In 1909 Marjory Wardrop Fund at Oxford University was created by Sir Oliver Wardrop after Marjory’s death. Through it, Sir Oliver augmented his renowned Collection. It now consists of 1,454 items, of which 215 are periodicals and 73 are series. Included are 74 MSS in the category of texts and collections of Georgian literature.
Sir Oliver died in 1948.
Oliver & Marjory Wardrop – Roots of Diplomatic Relationship
In the 19th c. foreign Secretary Lord Curzon invited Oliver Wardrop (1864-1948) to become the first Chief British Commissioner of Transcaucasus – a post he held just before the Bolshevik invasion of 1921. Oliver Wardrop’s first trip to Georgia was in 1887, which resulted in his book “The Kingdom of Georgia”, published in 1888. In 1894 he made the second journey to Georgia after having learnt the Georgian language and published a series of books on Georgia (“The Book of Wisdom and Lies”).
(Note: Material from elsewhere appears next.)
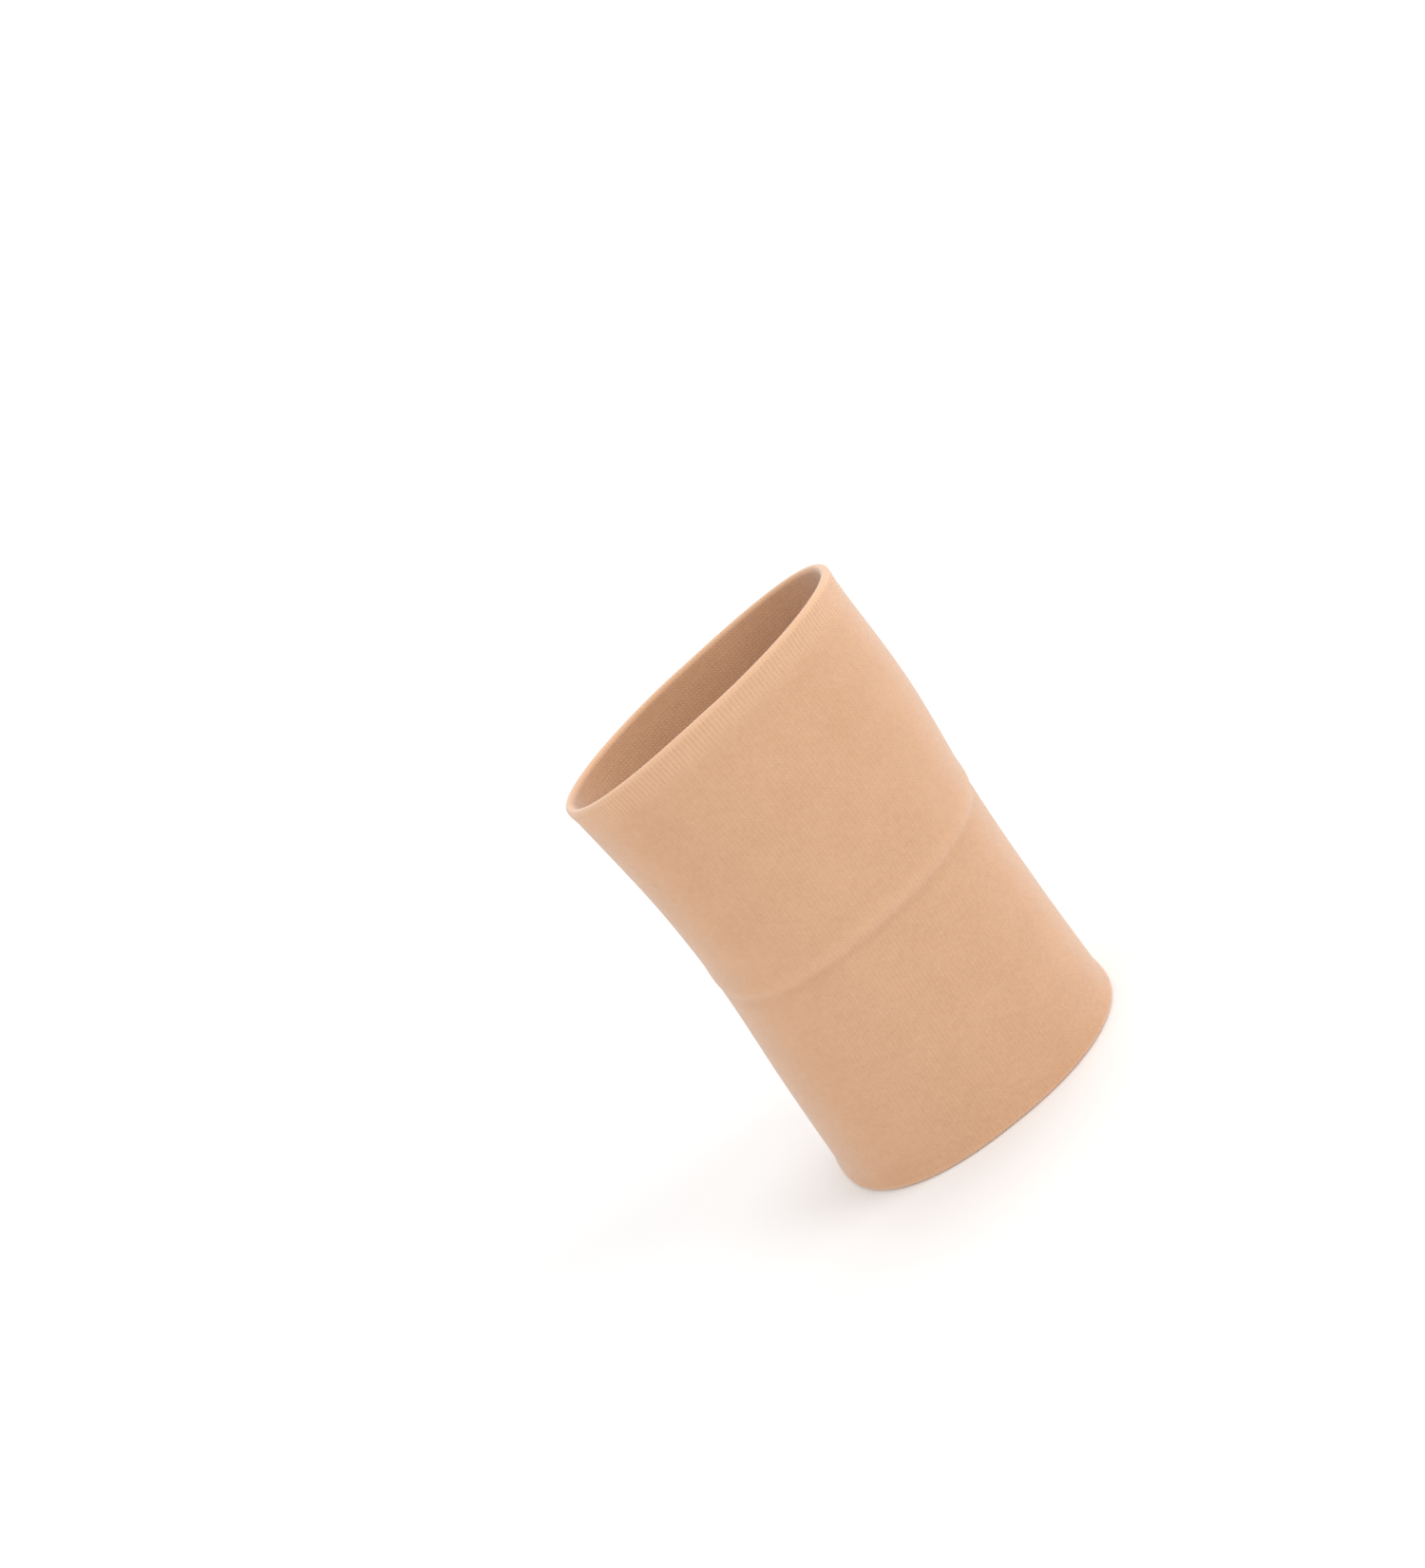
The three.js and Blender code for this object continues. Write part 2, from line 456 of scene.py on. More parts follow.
class NodeSketch:
    """Adds nodes to a tree and joins them up.

    Attributes:
        tree: The tree.
    """

    def __init__(self, tree: bpy.types.NodeTree) -> None:
        """Starts on a tree."""
        self.tree = tree

    def add(self, kind: str, **settings: object) -> bpy.types.Node:
        """Adds a node and sets its properties.

        Args:
            kind: The node's type.
            **settings: Its properties, by name.

        Returns:
            The node.
        """
        node = self.tree.nodes.new(kind)
        for name, value in settings.items():
            setattr(node, name, value)
        return node

    def feed(self, socket: bpy.types.NodeSocket, value: object) -> None:
        """Joins a socket to another's output, or sets it to a plain value.

        Args:
            socket: The socket that is fed.
            value: The output to join it to, or its value.
        """
        if isinstance(value, bpy.types.NodeSocket):
            self.tree.links.new(value, socket)
        else:
            socket.default_value = value

    def math(self, operation: str, *values: object) -> bpy.types.NodeSocket:
        """Adds a Math node.

        Args:
            operation: What it works out.
            *values: Up to three sockets or numbers.

        Returns:
            The socket of the result.
        """
        node = self.add("ShaderNodeMath", operation=operation)
        for socket, value in zip(node.inputs, values):
            self.feed(socket, value)
        return node.outputs[0]

    def mix(self, share: object, first: object, second: object) -> bpy.types.NodeSocket:
        """Adds a node that mixes two colours.

        Args:
            share: How much of the second colour there is, 0 to 1.
            first: The first colour.
            second: The second colour.

        Returns:
            The socket of the mixed colour.
        """
        node = self.add("ShaderNodeMix", data_type="RGBA")
        self.feed(node.inputs["Factor"], share)
        colours = [socket for socket in node.inputs if socket.type == "RGBA"]
        for socket, value in zip(colours, (first, second)):
            self.feed(socket, (*value, 1.0) if isinstance(value, tuple) else value)
        return next(socket for socket in node.outputs if socket.type == "RGBA")

    def noise(self, coordinates: object, scale: object, detail: float) -> bpy.types.NodeSocket:
        """Adds a Noise Texture node.

        Args:
            coordinates: Where it is read.
            scale: Its scale.
            detail: How many finer layers it has.

        Returns:
            The socket of its value.
        """
        node = self.add("ShaderNodeTexNoise")
        self.feed(node.inputs["Vector"], coordinates)
        self.feed(node.inputs["Scale"], scale)
        self.feed(node.inputs["Detail"], detail)
        return node.outputs["Fac"]

    def bump(self, height: object, depth: float, strength: float) -> bpy.types.NodeSocket:
        """Adds a Bump node.

        Args:
            height: The height at each point.
            depth: The distance that a height of 1 stands for.
            strength: Strength of the effect.

        Returns:
            The socket of the normal.
        """
        node = self.add("ShaderNodeBump")
        self.feed(node.inputs["Height"], height)
        self.feed(node.inputs["Distance"], depth)
        self.feed(node.inputs["Strength"], strength)
        return node.outputs["Normal"]

    def group(self, tree: bpy.types.NodeTree, **inputs: object) -> bpy.types.Node:
        """Places a node group.

        Args:
            tree: The group.
            **inputs: Its inputs, by their labels in lower case.

        Returns:
            The node.
        """
        node = self.add("ShaderNodeGroup", node_tree=tree)
        for name, value in inputs.items():
            self.feed(node.inputs[name.replace("_", " ").title()], value)
        return node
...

By the end of the 19th c British and European investment in the Caucasus grew, so did the complexity of the political atmosphere. Russian domination of the region declined immediately after the 1917 Revolution. A year after German authority drained away with its defeat in the First World War, leaving power vacuum. With large oil interests still in Baku and Batumi, the British intervened and Ajara became a British Protectorate. Military British troops were stationed in, found themselves increasingly unpopular against the background of increased complexity of the political atmosphere in Caucasus. Back in London, Lord Curzon and Winston Churchill started looking for a man capable of restoring cohesion and British popularity in the region. In July 1919 they proposed Oliver Wardrop be installed in Tbilsi as British Chief Commissioner of Transcaucasus. The new Menshevik Government of independent Georgia led by Noe Zhordania welcomed Oliver’s return to Tiflis. (In 2000 HMA Richard Jenkins unveiled a plaque on the building in Ingorokva Street – opposite the State Chancellery – where the British Consulate was located).